## Entries shown
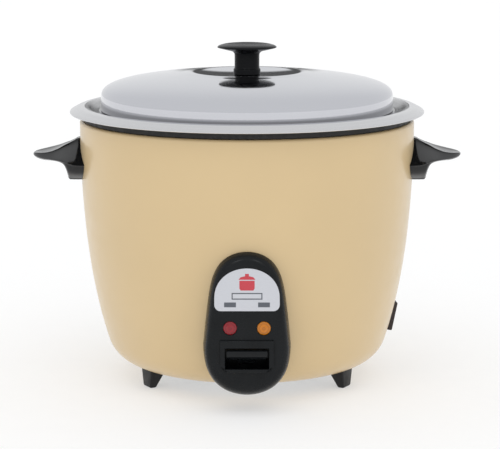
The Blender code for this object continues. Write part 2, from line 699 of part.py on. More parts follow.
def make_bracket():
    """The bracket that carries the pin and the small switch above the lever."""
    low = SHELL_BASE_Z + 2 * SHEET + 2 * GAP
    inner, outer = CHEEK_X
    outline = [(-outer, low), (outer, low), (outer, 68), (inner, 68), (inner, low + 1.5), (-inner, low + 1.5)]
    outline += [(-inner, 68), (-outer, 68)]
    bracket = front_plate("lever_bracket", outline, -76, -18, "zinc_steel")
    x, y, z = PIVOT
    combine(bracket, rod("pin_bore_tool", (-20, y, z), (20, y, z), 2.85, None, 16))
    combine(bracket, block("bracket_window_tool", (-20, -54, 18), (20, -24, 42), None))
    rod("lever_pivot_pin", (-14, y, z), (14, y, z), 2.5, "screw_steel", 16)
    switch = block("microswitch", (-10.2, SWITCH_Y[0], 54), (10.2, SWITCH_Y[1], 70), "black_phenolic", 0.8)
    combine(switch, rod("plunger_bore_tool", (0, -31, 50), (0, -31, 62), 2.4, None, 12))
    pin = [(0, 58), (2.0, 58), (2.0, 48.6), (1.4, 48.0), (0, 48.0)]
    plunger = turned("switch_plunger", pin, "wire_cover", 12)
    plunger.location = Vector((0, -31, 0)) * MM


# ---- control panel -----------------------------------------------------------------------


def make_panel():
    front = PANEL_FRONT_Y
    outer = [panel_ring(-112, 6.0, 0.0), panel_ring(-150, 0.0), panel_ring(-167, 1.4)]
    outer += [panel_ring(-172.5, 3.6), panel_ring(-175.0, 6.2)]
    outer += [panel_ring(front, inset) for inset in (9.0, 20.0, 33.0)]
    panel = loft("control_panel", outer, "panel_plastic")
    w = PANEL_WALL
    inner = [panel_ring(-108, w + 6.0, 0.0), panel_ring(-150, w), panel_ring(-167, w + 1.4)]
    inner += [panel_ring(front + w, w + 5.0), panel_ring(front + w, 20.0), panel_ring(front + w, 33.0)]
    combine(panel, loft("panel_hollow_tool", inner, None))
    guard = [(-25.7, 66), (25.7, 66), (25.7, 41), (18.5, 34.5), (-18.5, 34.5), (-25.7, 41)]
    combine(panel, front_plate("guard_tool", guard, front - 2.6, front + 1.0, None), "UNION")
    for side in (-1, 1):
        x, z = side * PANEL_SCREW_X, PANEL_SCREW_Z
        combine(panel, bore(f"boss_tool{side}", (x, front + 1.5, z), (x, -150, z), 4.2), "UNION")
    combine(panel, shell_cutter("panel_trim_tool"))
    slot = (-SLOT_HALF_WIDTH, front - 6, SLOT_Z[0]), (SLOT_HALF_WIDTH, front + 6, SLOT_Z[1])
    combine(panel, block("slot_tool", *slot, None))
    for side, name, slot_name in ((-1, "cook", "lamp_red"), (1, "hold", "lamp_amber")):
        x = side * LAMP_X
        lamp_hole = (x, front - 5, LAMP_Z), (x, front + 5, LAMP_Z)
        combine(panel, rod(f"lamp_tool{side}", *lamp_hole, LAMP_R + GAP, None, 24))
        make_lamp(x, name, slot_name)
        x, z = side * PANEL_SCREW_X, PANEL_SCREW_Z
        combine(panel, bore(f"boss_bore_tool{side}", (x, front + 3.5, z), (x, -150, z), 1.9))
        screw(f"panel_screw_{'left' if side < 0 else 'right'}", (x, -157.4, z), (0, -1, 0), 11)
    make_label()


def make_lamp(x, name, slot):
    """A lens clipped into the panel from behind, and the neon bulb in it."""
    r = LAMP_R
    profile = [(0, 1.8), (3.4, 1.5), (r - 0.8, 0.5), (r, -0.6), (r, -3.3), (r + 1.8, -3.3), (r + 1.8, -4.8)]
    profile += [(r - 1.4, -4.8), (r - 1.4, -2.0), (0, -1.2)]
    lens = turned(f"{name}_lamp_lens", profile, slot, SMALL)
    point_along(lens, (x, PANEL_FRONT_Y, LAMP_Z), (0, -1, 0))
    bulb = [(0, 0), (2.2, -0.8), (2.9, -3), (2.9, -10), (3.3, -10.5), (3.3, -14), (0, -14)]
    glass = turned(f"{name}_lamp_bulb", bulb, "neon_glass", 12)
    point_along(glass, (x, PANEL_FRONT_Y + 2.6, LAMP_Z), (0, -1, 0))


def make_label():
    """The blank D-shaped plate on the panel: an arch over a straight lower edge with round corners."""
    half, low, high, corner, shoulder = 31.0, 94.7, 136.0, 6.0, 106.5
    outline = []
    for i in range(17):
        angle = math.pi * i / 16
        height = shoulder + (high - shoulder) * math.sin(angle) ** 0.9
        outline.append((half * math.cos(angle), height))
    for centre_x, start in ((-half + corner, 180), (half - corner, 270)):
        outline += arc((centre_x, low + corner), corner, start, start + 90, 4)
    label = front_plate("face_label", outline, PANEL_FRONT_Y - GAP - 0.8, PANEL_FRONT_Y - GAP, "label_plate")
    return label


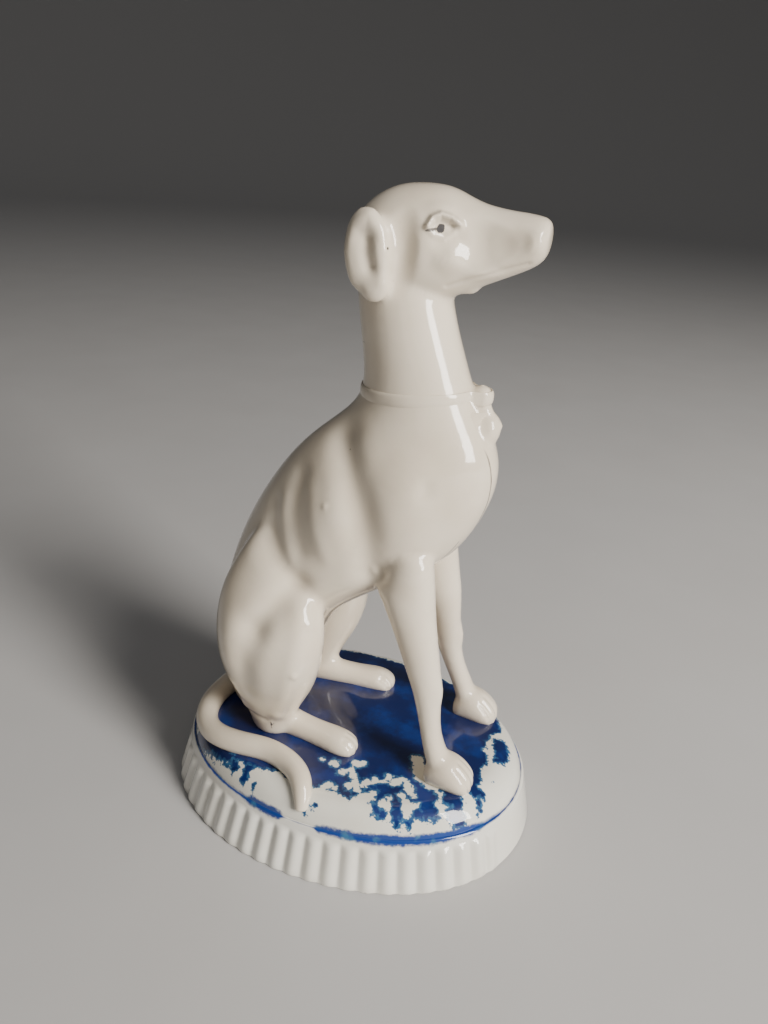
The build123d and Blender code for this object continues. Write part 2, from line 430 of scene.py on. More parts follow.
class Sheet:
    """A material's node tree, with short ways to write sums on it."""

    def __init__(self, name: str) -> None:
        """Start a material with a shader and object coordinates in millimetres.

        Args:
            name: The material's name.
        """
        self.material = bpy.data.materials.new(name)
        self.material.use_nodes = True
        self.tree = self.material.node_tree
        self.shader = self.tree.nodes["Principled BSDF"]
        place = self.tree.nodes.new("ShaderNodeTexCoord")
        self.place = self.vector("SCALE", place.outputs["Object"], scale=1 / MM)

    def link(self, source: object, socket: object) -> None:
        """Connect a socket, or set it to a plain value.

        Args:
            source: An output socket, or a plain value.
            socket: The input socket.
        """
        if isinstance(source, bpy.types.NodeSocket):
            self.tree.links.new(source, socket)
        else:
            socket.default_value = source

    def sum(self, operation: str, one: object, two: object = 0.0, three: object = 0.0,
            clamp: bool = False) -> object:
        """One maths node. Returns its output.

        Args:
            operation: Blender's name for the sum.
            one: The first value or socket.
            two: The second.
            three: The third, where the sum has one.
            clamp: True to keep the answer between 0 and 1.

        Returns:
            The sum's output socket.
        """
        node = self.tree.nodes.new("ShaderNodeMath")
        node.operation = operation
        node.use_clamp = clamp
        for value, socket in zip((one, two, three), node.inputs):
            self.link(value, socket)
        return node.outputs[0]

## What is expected
Look through the material and say how many lines hold "parts". Give the number only.

## Task output
2